In the second, Halep fought back. It was still close, but Halep began stretching Wozniacki around the court further than even she could handle. In the final point of the set, Wozniacki was dragged to the net by a neat drop shot and then sent sprinting back to the baseline in pursuit of a forehand slice she had no prospect of retrieving. 3–6.

Halep grew edgy in the third, allowing Wozniacki to jump to a slight lead, but soon came back fighting. Wozniacki pushed, Halep pushed back. This felt like the Dane’s last hope — the final set she’d play on this big a stage, only a few games remaining to finally justify nine years of brilliance.

Wozniacki reached match point first, Halep attacked the forehand. Wider and wider out to Wozniacki’s weaker wing, forcing her to stretch and slice the ball back into the court. The stadium gasped as Wozniacki did what Wozniacki had always done best — cling on, refuse every opportunity to miss the next shot.

You’ll have to take this match from my cold, dead hands.

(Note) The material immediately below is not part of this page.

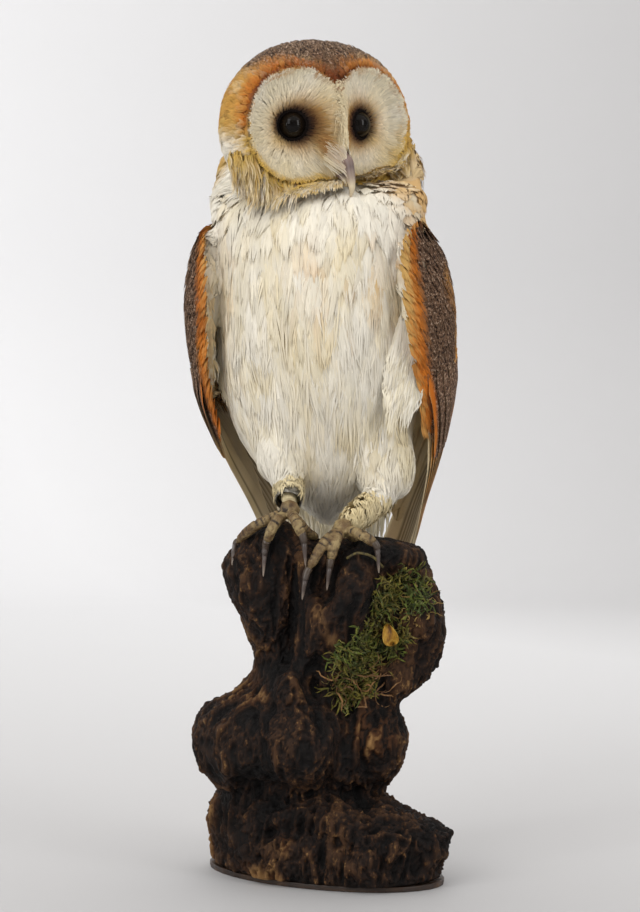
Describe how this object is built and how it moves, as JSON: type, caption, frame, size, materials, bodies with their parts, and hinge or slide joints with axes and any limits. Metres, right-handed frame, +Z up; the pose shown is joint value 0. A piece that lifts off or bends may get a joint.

Halep buckled, dropping the ball into the net. Wozniacki won the Australian Open final, 7–6 3–6 6–4. She fell to the ground in tears — this time for joy, rather than in agony.

Six years after her first appearance as world №1, Wozniacki reclaimed the ranking on January 29, 2018. Queen once more, a short final reign atop the throne, and no longer slamless.

With a total of 71 weeks at the top of the sport, Wozniacki currently ranks as the 9th longest serving №1 in the history of the WTA tour.

In 2020, Caroline Wozniacki will retire from her long and esteemed career in tennis. Her battle now is with arthritis, and her mind has quite rightly moved to life beyond the tennis court. How should we remember her?

Doha, 2009. Nineteen year-old Caroline Wozniacki pulled herself up off the ground, using her racquet as a cane. She stumbled to the ball kid, collected a ball, and served.

Caroline Wozniacki def. Vera Zvonareva 6–0 6–7 6–4.